Recorded information:
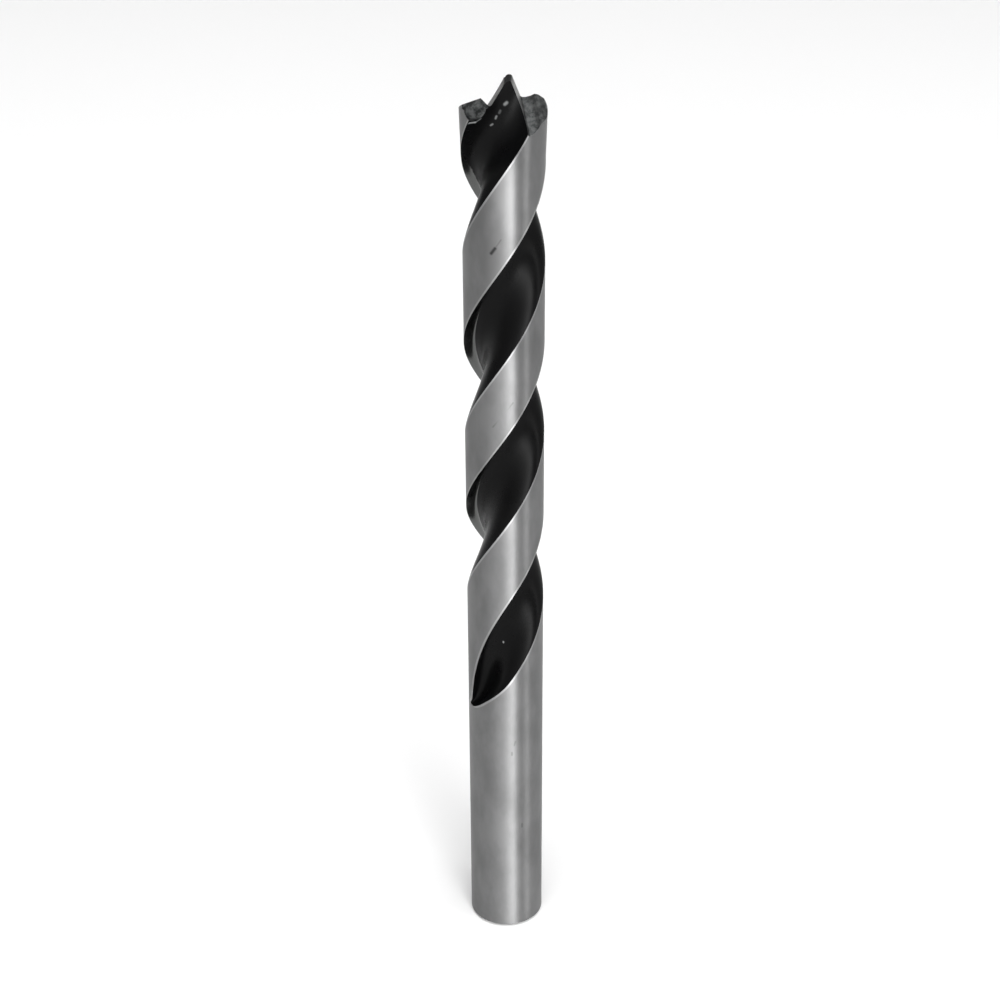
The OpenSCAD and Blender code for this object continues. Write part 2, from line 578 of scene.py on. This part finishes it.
    def span(self, z: float) -> Point2 | None:
        """The shares between which the flute is inside the blank at a height.

        Args:
            z: Height above the shank's end.

        Returns:
            The first and last share, or None where there is no flute.
        """
        if z >= self.shank_l + self.runout_l:
            return 0.0, 1.0
        steps = self.span_steps
        inside = [i / steps for i in range(steps + 1)
                  if math.hypot(*self.cut(i / steps, z)) < self.blank_r(z)]
        if len(inside) < self.span_least:
            return None
        return self.edge(inside[0], -1 / steps, z), self.edge(inside[-1], 1 / steps, z)

    def edge(self, u: float, step: float, z: float) -> float:
        """Share at which the section crosses the blank, next to a share that is inside."""
        outside = min(1.0, max(0.0, u + step))
        for _ in range(self.halvings):
            middle = (u + outside) / 2
            if math.hypot(*self.cut(middle, z)) < self.blank_r(z):
                u = middle
            else:
                outside = middle
        return u

    def closing(self, u: float, z: float) -> float:
        """Turn of a point of the section towards the heel as the flute runs out, in radians."""
        down = min(1.0, max(0.0, (self.close_z - z) / self.close_l))
        return math.radians(self.close_a) * down * down * (1 - u)

    def bearing(self, flute: int, z: float) -> float:
        """Azimuth of the middle of flute 0 or 1 at a height, in radians."""
        turn = self.azimuth + flute * self.spacing + 360.0 * (z - self.lip_z) / self.lead
        return math.radians(turn)


@dataclass
class FlutedBody:
    """The blank with its flutes, as one grid of rings. Sizes are in millimetres.

    Rings below the flutes take their columns from a cut at first_cut above the shank.
    The rake finish covers the first columns of each flute, between rake_z and a top that
    comes down by rake_slope with each column.
    """

    shape: FluteShape = field(default_factory=FluteShape)
    overall_l: float = OVERALL_L
    end_chamfer: float = 0.4
    flute_columns: int = 56
    land_columns: int = 30
    ring_step: float = 0.3
    runout_rings: int = 26
    plain_rings: int = 24
    first_cut: float = 0.12
    rake_columns: int = 14
    rake_z: float = 43.0
    rake_top: float = 111.0
    rake_slope: float = 0.42

    def heights(self) -> list[float]:
        """Heights of the rings above the chamfer."""
        shape = self.shape
        top = shape.shank_l + shape.runout_l
        start = self.end_chamfer
        plain = [lerp(start, shape.shank_l, i / self.plain_rings) for i in range(self.plain_rings)]
        runout = [top - shape.runout_l * math.cos(math.pi / 2 * i / self.runout_rings)
                  for i in range(self.runout_rings)]
        count = math.ceil((self.overall_l - top) / self.ring_step)
        return plain + runout + [lerp(top, self.overall_l, i / count) for i in range(count + 1)]

    def flute_row(self, flute: int, z: float, span: Point2) -> list[Point2]:
        """One flute's points in a ring, as azimuth and radius."""
        shape = self.shape
        middle, blank_r = shape.bearing(flute, z), shape.blank_r(z)
        row = []
        for i in range(self.flute_columns + 1):
            u = lerp(span[0], span[1], i / self.flute_columns)
            if span == (0.0, 1.0) and i in (0, self.flute_columns):
                t, n = shape.mouth(i > 0, z)
            else:
                t, n = shape.cut(u, z)
            azimuth = middle + math.atan2(t, n) + shape.closing(u, z)
            row.append((azimuth, min(blank_r, math.hypot(t, n))))
        return row

    def ring(self, z: float) -> tuple[list[Point3], bool]:
        """One ring of points round the bit.

        Args:
            z: Height of the ring.

        Returns:
            The points, and whether the flutes are cut at this height.
        """
        shape = self.shape
        span, blank_r = shape.span(z), shape.blank_r(z)
        flutes = []
        for flute in (0, 1):
            if span is None:
                start = shape.shank_l + self.first_cut
                row = self.flute_row(flute, start, shape.span(start))
                flutes.append([(azimuth, blank_r) for azimuth, _ in row])
            else:
                flutes.append(self.flute_row(flute, z, span))
        points: list[Point2] = []
        for k in (0, 1):
            points += flutes[k]
            start, end = flutes[k][-1][0], flutes[1 - k][0][0]
            gap = (end - start) % FULL_TURN
            points += [(start + gap * i / self.land_columns, blank_r)
                       for i in range(1, self.land_columns)]
        ring = [(r * math.sin(a), -r * math.cos(a), z) for a, r in points]
        return ring, span is not None

    def coat(self, column: int, is_cut: bool, z: float) -> Coat:
        """The finish of one face: a land's edge, painted as a highlight, or its middle, a rake
        wall or the rest of a flute.
        """
        # The first and last land columns, next to the flutes, take the painted edge highlight.
        if is_cut and column in (self.flute_columns, self.flute_columns + self.land_columns - 1):
            return Coat.EDGE
        if column >= self.flute_columns or not is_cut:
            return Coat.GROUND
        top = self.rake_top - self.rake_slope * column
        if column < self.rake_columns and self.rake_z < z < top:
            return Coat.RAKE
        return Coat.FLUTE

    def build(self) -> bpy.types.Object:
        """Builds the body.

        Returns:
            The object, with its material indices set.
        """
        mesh = bmesh.new()
        heights = self.heights()
        rings, cut = [], []
        for z in heights:
            ring, is_cut = self.ring(z)
            rings.append([mesh.verts.new(Vector(p) * MM) for p in ring])
            cut.append(is_cut)
        count = len(rings[0])
        share = 1 - self.end_chamfer / self.shape.bit_r
        end = [mesh.verts.new((v.co.x * share, v.co.y * share, 0.0)) for v in rings[0]]
        half = count // 2
        for i in range(count):
            j = (i + 1) % count
            mesh.faces.new((end[i], end[j], rings[0][j], rings[0][i]))
            for r in range(len(rings) - 1):
                face = mesh.faces.new((rings[r][i], rings[r][j], rings[r + 1][j], rings[r + 1][i]))
                face.material_index = self.coat(i % half, cut[r], heights[r]).value
        mesh.faces.new(list(reversed(end)))
        cap = mesh.faces.new(rings[-1])
        cap.material_index = Coat.FACET.value
        bmesh.ops.recalc_face_normals(mesh, faces=mesh.faces)
        return make_object("drill_bit_body", mesh)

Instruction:
From the first line of the data through the line with "are in millimetres.", quote each line exactly and add nothing else.

Exercise output:
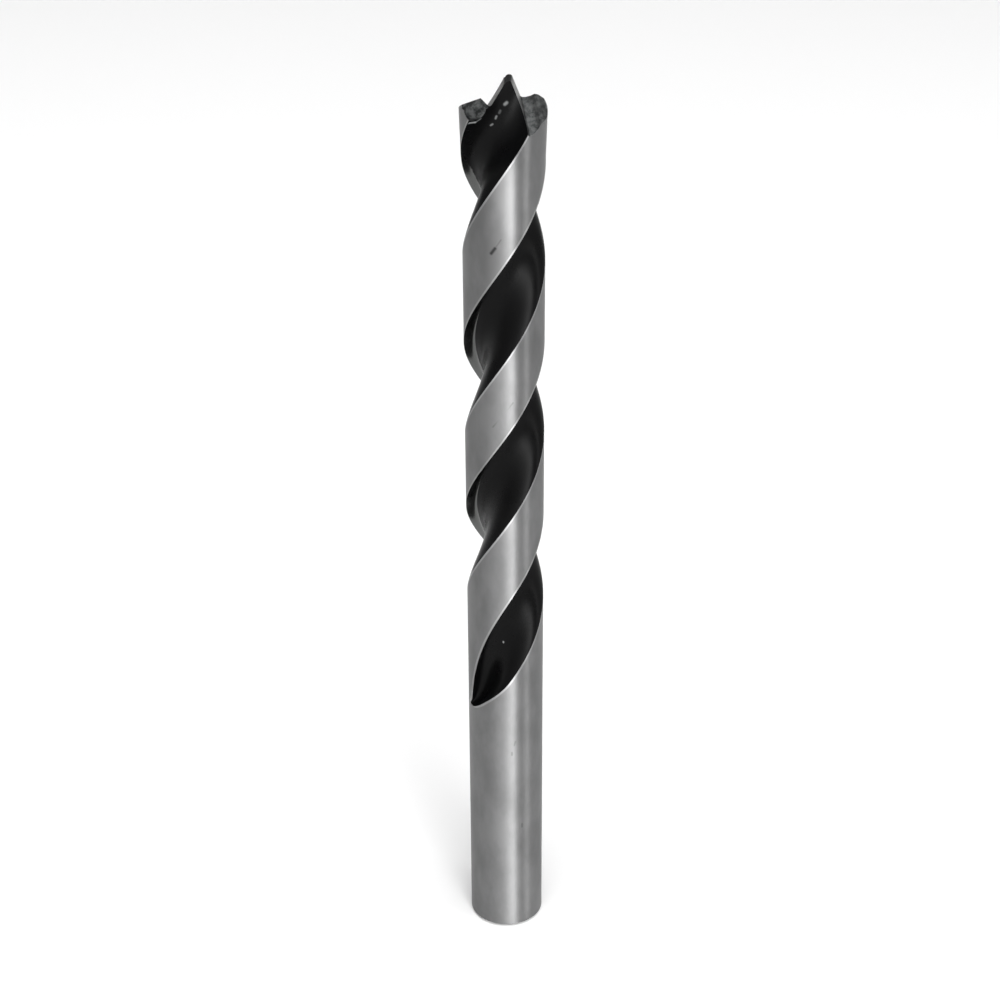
The OpenSCAD and Blender code for this object continues. Write part 2, from line 578 of scene.py on. This part finishes it.
    def span(self, z: float) -> Point2 | None:
        """The shares between which the flute is inside the blank at a height.

        Args:
            z: Height above the shank's end.

        Returns:
            The first and last share, or None where there is no flute.
        """
        if z >= self.shank_l + self.runout_l:
            return 0.0, 1.0
        steps = self.span_steps
        inside = [i / steps for i in range(steps + 1)
                  if math.hypot(*self.cut(i / steps, z)) < self.blank_r(z)]
        if len(inside) < self.span_least:
            return None
        return self.edge(inside[0], -1 / steps, z), self.edge(inside[-1], 1 / steps, z)

    def edge(self, u: float, step: float, z: float) -> float:
        """Share at which the section crosses the blank, next to a share that is inside."""
        outside = min(1.0, max(0.0, u + step))
        for _ in range(self.halvings):
            middle = (u + outside) / 2
            if math.hypot(*self.cut(middle, z)) < self.blank_r(z):
                u = middle
            else:
                outside = middle
        return u

    def closing(self, u: float, z: float) -> float:
        """Turn of a point of the section towards the heel as the flute runs out, in radians."""
        down = min(1.0, max(0.0, (self.close_z - z) / self.close_l))
        return math.radians(self.close_a) * down * down * (1 - u)

    def bearing(self, flute: int, z: float) -> float:
        """Azimuth of the middle of flute 0 or 1 at a height, in radians."""
        turn = self.azimuth + flute * self.spacing + 360.0 * (z - self.lip_z) / self.lead
        return math.radians(turn)


@dataclass
class FlutedBody:
    """The blank with its flutes, as one grid of rings. Sizes are in millimetres.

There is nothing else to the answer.